### To be done
Set down each line from the one containing "const group = new THREE.Group();" to the one containing "cad_parts[node].hide_render = cad_parts[node].hide_viewport", inclusive, exactly as written and with nothing further.

### Extracted data
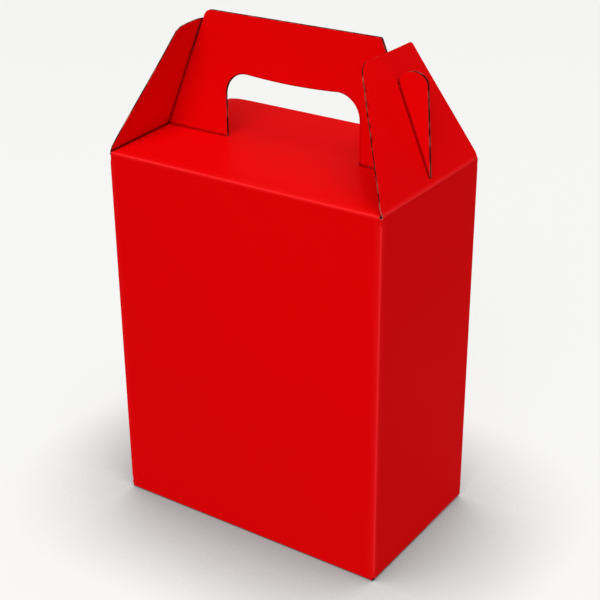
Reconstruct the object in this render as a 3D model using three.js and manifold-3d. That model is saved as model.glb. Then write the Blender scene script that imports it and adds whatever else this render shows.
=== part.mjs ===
// A briefcase favour box: one die-cut sheet of red card, folded and glued into a
// tall sleeve with a flat roof, a twin-leaf carrying handle that rises from the
// middle of the roof, and two end flaps that lean on the handle and are held by
// the ears of its leaves, which hook through a slit in each flap.
//
// Millimetres, +Z up. The origin is the middle of the bottom, the front faces -Y
// and the handle runs along X.

import * as THREE from "three";
import { mergeVertices } from "three/addons/utils/BufferGeometryUtils.js";
import Module from "manifold-3d";

const wasm = await Module();
wasm.setup();

const degrees = THREE.MathUtils.degToRad;

// Card and its folds
const cardThickness = 0.45;
const foldRadius = 0.8; // outside of every fold
const foldSteps = 4; // facets round a fold
const curveSteps = 8; // facets along a rounded corner

// Body
const bodyWidth = 120;
const bodyDepth = 70;
const bodyHeight = 150; // up to the creases of the roof and the end flaps

// Air between pieces of card
const leafGap = 0.4; // between the two leaves of the handle
const layerGap = 0.3; // between layers that lie on each other unglued
const edgeGap = 0.3; // beside a cut edge
const creaseGap = 0.15; // under an end flap, at its crease
const seatClearance = 0.3; // between an end flap and the handle's edge
const slitClearance = 0.25; // on each side of an ear in its slit
const swingClearance = 0.3; // beyond an ear, as its flap swings over it
const glueBite = 0.05; // depth to which glued layers share card
const tongueStep = 0.1; // of the tongue's surface, below the roof that it leaves

// Roof and handle
const roofRise = 1.9; // of the front half, from its crease to the handle
const handleHeight = 50; // above the roof's creases
const handleCornerRadius = 3.2;
const handHoleWidth = 59.6;
const handHoleHeight = 28; // its top, above the roof's creases
const handHoleRadius = 9.2;
const handHoleSag = 0.8; // of its top edge at the middle

// Ears at the ends of each handle leaf
const earInset = 0.8; // from the end wall's plane, at crease level
const earTaper = degrees(3.8);
const earShoulderHeight = 35.6; // above the creases, where the arched top starts
const earArchHeight = 4.5;
const earNotchDepth = 2; // below the shoulder, between ear and handle
const earFootRadius = 2.5;

// End flaps
const flapLean = degrees(22.7); // inward from upright
const flapLength = 49.3;
const flapBaseWidth = 68.4;
const flapTopWidth = 33;
const flapShoulder = 2.5; // straight stretch beside the crease
const flapFrontRadius = 5;
const flapBackRadius = 2;
const slitStart = 1.2; // from the crease

// Glue seam inside the back left corner
const seamTabWidth = 12;
const seamTabChamfer = 8;
const seamSetback = 0.3; // of the back wall's free edge from the corner

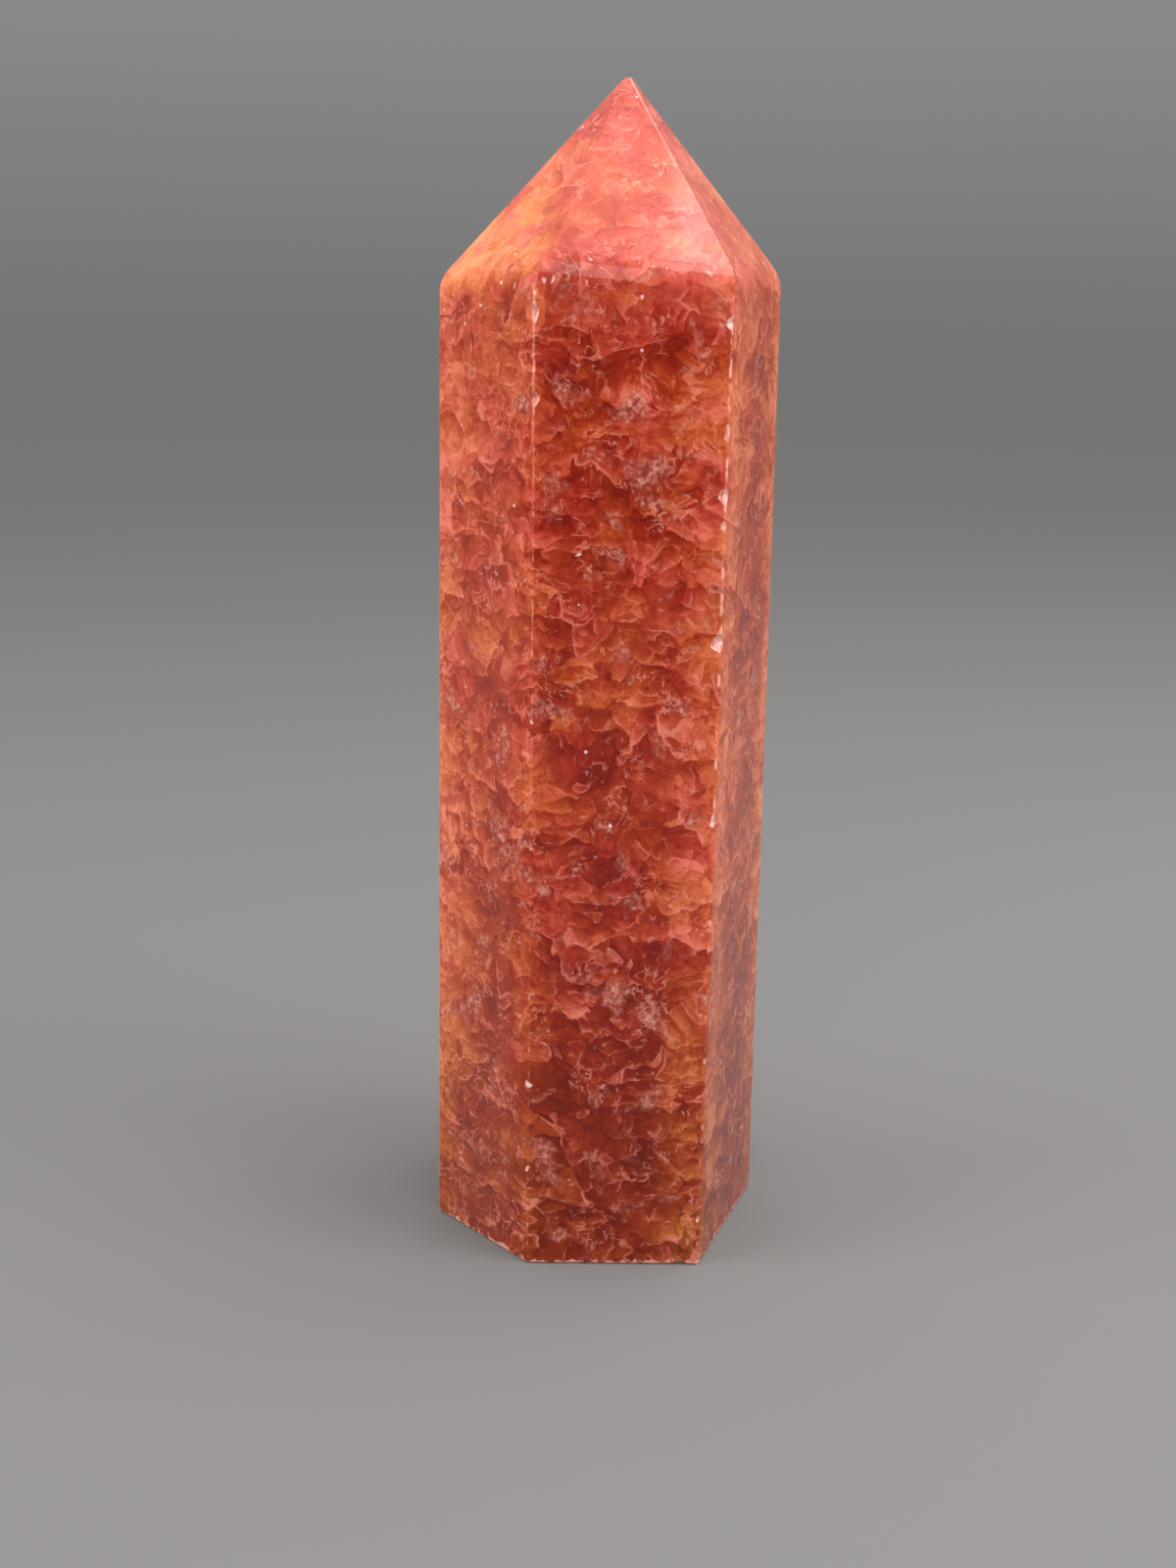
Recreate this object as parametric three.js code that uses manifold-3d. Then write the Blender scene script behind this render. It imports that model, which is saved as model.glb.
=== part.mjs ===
// A polished stone point: a six-sided column ground to six facets at the top, on a flat sawn base.
// Millimetres, +Z up. The origin is on the base, on the axis of the column, and the front flat
// faces -Y. The stone is one piece, so it is one solid.
import * as THREE from 'three';
import { mergeVertices } from 'three/addons/utils/BufferGeometryUtils.js';
import Module from 'manifold-3d';

const wasm = await Module();
wasm.setup();

// Driving dimensions, in millimetres and degrees

const HEIGHT = 120; // from the base to where the top facets would meet
const TIP_OFF_AXIS = { x: 0.9, y: 1.3 };
const GAUGE_HEIGHT = 50; // where each flat's distance from the axis is measured
const ACROSS = 36; // the rough width of the column, corner to corner

// Each flat of the column and the facet over it, anticlockwise from the front.
// faces: the bearing of the flat's outward side, from +X towards +Y; apart: its distance from the axis;
// lean: how far it leans in; tipFaces: the bearing of the facet; slope: its rise from the horizontal.
const FLATS = {
  front: { faces: -90, apart: 14.8, lean: 0.45, tipFaces: -86, slope: 50.5 },
  right: { faces: -20.5, apart: 15, lean: -0.15, tipFaces: -20, slope: 53 },
  backRight: { faces: 38, apart: 15.3, lean: 0.9, tipFaces: 35.5, slope: 53 },
  back: { faces: 97, apart: 14.8, lean: 0, tipFaces: 97, slope: 48 },
  backLeft: { faces: 156, apart: 15, lean: 0.1, tipFaces: 158, slope: 51.5 },
  left: { faces: 220, apart: 15.5, lean: 0.25, tipFaces: 217, slope: 50 },
};
const NAMES = Object.keys(FLATS);

// Hand polishing rounds the edges: how far, and with how many narrow flats each round is drawn
const CORNER = { radius: 0.7, strips: 2 }; // between two flats of the column
const SHOULDER = { radius: 4.5, strips: 4 }; // between a flat and the facet over it
const RIDGE = { radius: 0.6, strips: 2 }; // between two facets
const FOOT = { radius: 0.35, strips: 1 }; // between a flat and the base
const TIP = { radius: 0.7, rings: [0, 22], around: 6 }; // the blunted tip, as rings of small flats

// Shell-shaped chips out of the column's corners. corner: the two flats that meet there; z: height;
// long: length along the corner; deep: how far it bites; share: 0 opens it to the first flat, 1 to the second.
const CHIPS = [
  { corner: ['front', 'right'], z: 96.2, long: 1.8, deep: 0.35, share: 0.25 },
  { corner: ['front', 'right'], z: 86, long: 3.2, deep: 0.25, share: 0.3 },
  { corner: ['front', 'right'], z: 80.3, long: 2.6, deep: 0.45, share: 0.25 },
  { corner: ['front', 'right'], z: 77.2, long: 2.2, deep: 0.25, share: 0.3 },
  { corner: ['front', 'right'], z: 66, long: 2, deep: 0.5, share: 0.2 },
  { corner: ['front', 'right'], z: 48, long: 2.4, deep: 0.3, share: 0.3 },
  { corner: ['front', 'right'], z: 5.2, long: 2.2, deep: 0.35, share: 0.3 },
  { corner: ['left', 'front'], z: 97, long: 3, deep: 0.4, share: 0.35 },
  { corner: ['left', 'front'], z: 89, long: 1.8, deep: 0.4, share: 0.6 },
  { corner: ['left', 'front'], z: 74.9, long: 1.2, deep: 0.35, share: 0.6 },
  { corner: ['left', 'front'], z: 51.4, long: 1.6, deep: 0.4, share: 0.6 },
  { corner: ['backLeft', 'left'], z: 48.4, long: 1.4, deep: 0.4, share: 0.5 },
  { corner: ['right', 'backRight'], z: 98.4, long: 2.2, deep: 0.35, share: 0.4 },
];
const CHIP_RADIUS = 1.6; // how hollow a chip is across the corner

// Chips out of the edge of the base. flat: the flat they open to; along: the place along that flat,
// from the point nearest the axis, to the right as seen from outside.
const FOOT_CHIPS = [
  { flat: 'front', along: 8.2, long: 2.2, deep: 0.6 },
  { flat: 'front', along: 4.6, long: 1.5, deep: 0.35 },
  { flat: 'front', along: -2.4, long: 1.3, deep: 0.3 },
  { flat: 'front', along: -7.2, long: 1.6, deep: 0.35 },
  { flat: 'left', along: -6.4, long: 2, deep: 0.5 },
  { flat: 'right', along: 3.5, long: 1.6, deep: 0.35 },
];

const STONE = new THREE.MeshStandardMaterial({ color: 0xa8442f, roughness: 0.16, metalness: 0 });

// Planes are stored as THREE.Plane with the normal pointing out of the stone

function outward(bearing, rise) {
  const a = THREE.MathUtils.degToRad(bearing);
  const b = THREE.MathUtils.degToRad(rise);
  return new THREE.Vector3(Math.cos(a) * Math.cos(b), Math.sin(a) * Math.cos(b), Math.sin(b));
}

function planeThrough(normal, point) {
  return new THREE.Plane().setFromNormalAndCoplanarPoint(normal, point);
}

function flatOf({ faces, apart, lean }) {
  const point = outward(faces, 0).multiplyScalar(apart);
  point.z = GAUGE_HEIGHT;
  return planeThrough(outward(faces, lean), point);
}

function facetOf({ tipFaces, slope }) {
  const apex = new THREE.Vector3(TIP_OFF_AXIS.x, TIP_OFF_AXIS.y, HEIGHT);
  return planeThrough(outward(tipFaces, 90 - slope), apex);
}

// The narrow flats of the round between two planes, each tangent to a cylinder that touches both
function roundBetween(a, b, { radius, strips }) {
  const angle = a.normal.angleTo(b.normal);
  return Array.from({ length: strips }, (_, i) => {
    const turn = (angle * (i + 1)) / (strips + 1);
    const fromA = Math.sin(angle - turn) / Math.sin(angle);
    const fromB = Math.sin(turn) / Math.sin(angle);
    const normal = a.normal.clone().multiplyScalar(fromA).addScaledVector(b.normal, fromB);
    const reach = fromA * (-a.constant - radius) + fromB * (-b.constant - radius) + radius;
    return new THREE.Plane(normal, -reach);
  });
}

function tipFlats(meanSlope) {
  const drop = TIP.radius / Math.cos(THREE.MathUtils.degToRad(meanSlope));
  const centre = new THREE.Vector3(TIP_OFF_AXIS.x, TIP_OFF_AXIS.y, HEIGHT - drop);
  return TIP.rings.flatMap((tilt) => {
    const count = tilt === 0 ? 1 : TIP.around;
    return Array.from({ length: count }, (_, i) => {
      const normal = outward((360 * i) / count, 90 - tilt);
      return planeThrough(normal, centre.clone().addScaledVector(normal, TIP.radius));
    });
  });
}

function solidFrom(geometry) {
  const bare = geometry.clone();
  bare.deleteAttribute('normal');
  bare.deleteAttribute('uv');
  const merged = mergeVertices(bare);
  const mesh = new wasm.Mesh({
    numProp: 3,
    vertProperties: new Float32Array(merged.attributes.position.array),
    triVerts: new Uint32Array(merged.index.array),
  });
  return new wasm.Manifold(mesh);
}

// Grinds away all that stands outside a plane
function grind(stone, plane) {
  const size = 4 * HEIGHT;
  const turn = new THREE.Quaternion().setFromUnitVectors(new THREE.Vector3(0, 0, 1), plane.normal);
  const centre = plane.normal.clone().multiplyScalar(size / 2 - plane.constant);
  const waste = new THREE.BoxGeometry(size, size, size).applyQuaternion(turn);
  waste.translate(centre.x, centre.y, centre.z);
  return stone.subtract(solidFrom(waste));
}

// Scoops out a chip: a coarse ball, stretched along the edge, that bites deep into it at a point
function chipOut(stone, { point, along, out, long, deep }) {
  const radius = CHIP_RADIUS;
  const chord = Math.sqrt(1 - ((radius - deep) / radius) ** 2);
  const across = new THREE.Vector3().crossVectors(along, out).normalize();
  const axes = new THREE.Matrix4().makeBasis(along, out.clone().normalize(), across);
  const ball = new THREE.IcosahedronGeometry(1, 1);
  ball.scale(long / 2 / chord, radius, radius);
  ball.applyMatrix4(axes);
  const centre = point.clone().addScaledVector(out, radius - deep);
  ball.translate(centre.x, centre.y, centre.z);
  return stone.subtract(solidFrom(ball));
}

// The point where three planes meet
function meeting(a, b, c) {
  const rows = new THREE.Matrix3().set(...a.normal, ...b.normal, ...c.normal);
  return new THREE.Vector3(-a.constant, -b.constant, -c.constant).applyMatrix3(rows.invert());
}

const flats = NAMES.map((name) => flatOf(FLATS[name]));
const facets = NAMES.map((name) => facetOf(FLATS[name]));
const base = new THREE.Plane(new THREE.Vector3(0, 0, -1), 0);
const next = (i) => (i + 1) % NAMES.length;
const planeNamed = (name) => flats[NAMES.indexOf(name)];

function cornerChip({ corner: [first, second], z, long, deep, share }) {
  const a = planeNamed(first);
  const b = planeNamed(second);
  const level = new THREE.Plane(new THREE.Vector3(0, 0, 1), -z);
  const along = new THREE.Vector3().crossVectors(a.normal, b.normal).normalize();
  const out = a.normal.clone().lerp(b.normal, share).normalize();
  return { point: meeting(a, b, level), along, out, long, deep };
}

function footChip({ flat, along, long, deep }) {
  const plane = planeNamed(flat);
  const { faces } = FLATS[flat];
  const rightward = outward(faces + 90, 0);
  const acrossFlat = new THREE.Plane(rightward, -along);
  const out = plane.normal.clone().add(base.normal).normalize();
  return { point: meeting(plane, base, acrossFlat), along: rightward, out, long, deep };
}

function groundStone() {
  const blank = new THREE.BoxGeometry(2 * ACROSS, 2 * ACROSS, 2 * HEIGHT);
  const meanSlope = NAMES.reduce((sum, name) => sum + FLATS[name].slope, 0) / NAMES.length;
  const cuts = [
    base,
    ...flats,
    ...facets,
    ...flats.flatMap((flat, i) => roundBetween(flat, flats[next(i)], CORNER)),
    ...flats.flatMap((flat, i) => roundBetween(flat, facets[i], SHOULDER)),
    ...facets.flatMap((facet, i) => roundBetween(facet, facets[next(i)], RIDGE)),
    ...flats.flatMap((flat) => roundBetween(flat, base, FOOT)),
    ...tipFlats(meanSlope),
  ];
  const polished = cuts.reduce(grind, solidFrom(blank));
  const chips = [...CHIPS.map(cornerChip), ...FOOT_CHIPS.map(footChip)];
  return chips.reduce(chipOut, polished);
}

function meshOf(solid, name, material) {
  const { vertProperties, triVerts } = solid.getMesh();
  const geometry = new THREE.BufferGeometry();
  geometry.setAttribute('position', new THREE.BufferAttribute(vertProperties, 3));
  geometry.setIndex(new THREE.BufferAttribute(triVerts, 1));
  geometry.computeVertexNormals();
  const mesh = new THREE.Mesh(geometry, material);
  mesh.name = name;
  return mesh;
}

const group = new THREE.Group();
group.add(meshOf(groundStone(), 'sunstone_point', STONE));

export default group;
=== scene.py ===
import math
import random

import bpy
from mathutils import Matrix, Vector


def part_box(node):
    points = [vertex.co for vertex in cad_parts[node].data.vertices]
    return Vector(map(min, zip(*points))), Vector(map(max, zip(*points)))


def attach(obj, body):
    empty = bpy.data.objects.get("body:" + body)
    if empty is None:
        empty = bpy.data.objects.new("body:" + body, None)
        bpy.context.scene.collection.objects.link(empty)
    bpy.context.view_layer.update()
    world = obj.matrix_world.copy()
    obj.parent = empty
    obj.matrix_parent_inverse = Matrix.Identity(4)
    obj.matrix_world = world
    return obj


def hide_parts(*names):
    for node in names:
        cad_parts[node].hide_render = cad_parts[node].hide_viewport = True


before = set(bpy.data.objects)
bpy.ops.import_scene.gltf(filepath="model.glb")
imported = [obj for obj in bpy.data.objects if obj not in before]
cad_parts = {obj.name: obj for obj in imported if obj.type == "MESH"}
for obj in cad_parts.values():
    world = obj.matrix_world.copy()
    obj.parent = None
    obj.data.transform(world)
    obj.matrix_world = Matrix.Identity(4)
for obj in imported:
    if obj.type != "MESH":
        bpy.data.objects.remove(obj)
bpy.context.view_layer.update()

# The stone
# One piece of sunstone, a feldspar full of small cracks, sawn to a six-sided column, ground to six facets
# at the top and polished by hand, which rounds its edges. It is ground here in the same way: a block loses
# all that stands outside each flat, and the flats are those of the solid in the frame.

MM = 0.001
UP = Vector((0, 0, 1))
SMALLEST_FLAT = 60 * MM**2  # the strips along rounded edges and the insides of chips are smaller
SAME_WAY = 0.99999  # the cosine between two triangles of one flat
SAME_REACH = 0.01 * MM
MOST_LEAN = 0.2  # how far the normal of a side of the column may rise or fall
CORNER_ROUND, CORNER_STRIPS = 0.7 * MM, 6  # between two sides of the column
SHOULDER_ROUND, SHOULDER_STRIPS = 4.5 * MM, 10  # between a side and the facet over it
RIDGE_ROUND, RIDGE_STRIPS = 0.6 * MM, 5  # between two facets
FOOT_ROUND, FOOT_STRIPS = 0.35 * MM, 3  # between a side and the base
TIP_ROUND = 0.7 * MM
TIP_RINGS = (0.0, 0.2, 0.4)  # how far the small flats of each ring tilt, in radians
TIP_AROUND = 8
BLOCK = 1.5  # the sizes of the rough block, as times those of the stone


def flats_of(solid):
    """The large flats of a solid, each as its outward normal and its distance from the origin."""
    found = []
    for face in sorted(solid.data.polygons, key=lambda face: -face.area):
        reach = face.normal.dot(face.center)
        for flat in found:
            if flat["normal"].dot(face.normal) > SAME_WAY and abs(flat["reach"] - reach) < SAME_REACH:
                flat["area"] += face.area
                break
        else:
            found.append({"normal": face.normal.copy(), "reach": reach, "area": face.area})
    return [(flat["normal"], flat["reach"]) for flat in found if flat["area"] > SMALLEST_FLAT]


def bearing(flat):
    normal = flat[0]
    return math.atan2(normal.y, normal.x)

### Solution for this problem
const group = new THREE.Group();
group.add(meshOf(groundStone(), 'sunstone_point', STONE));

export default group;
=== scene.py ===
import math
import random

import bpy
from mathutils import Matrix, Vector


def part_box(node):
    points = [vertex.co for vertex in cad_parts[node].data.vertices]
    return Vector(map(min, zip(*points))), Vector(map(max, zip(*points)))


def attach(obj, body):
    empty = bpy.data.objects.get("body:" + body)
    if empty is None:
        empty = bpy.data.objects.new("body:" + body, None)
        bpy.context.scene.collection.objects.link(empty)
    bpy.context.view_layer.update()
    world = obj.matrix_world.copy()
    obj.parent = empty
    obj.matrix_parent_inverse = Matrix.Identity(4)
    obj.matrix_world = world
    return obj


def hide_parts(*names):
    for node in names:
        cad_parts[node].hide_render = cad_parts[node].hide_viewport = True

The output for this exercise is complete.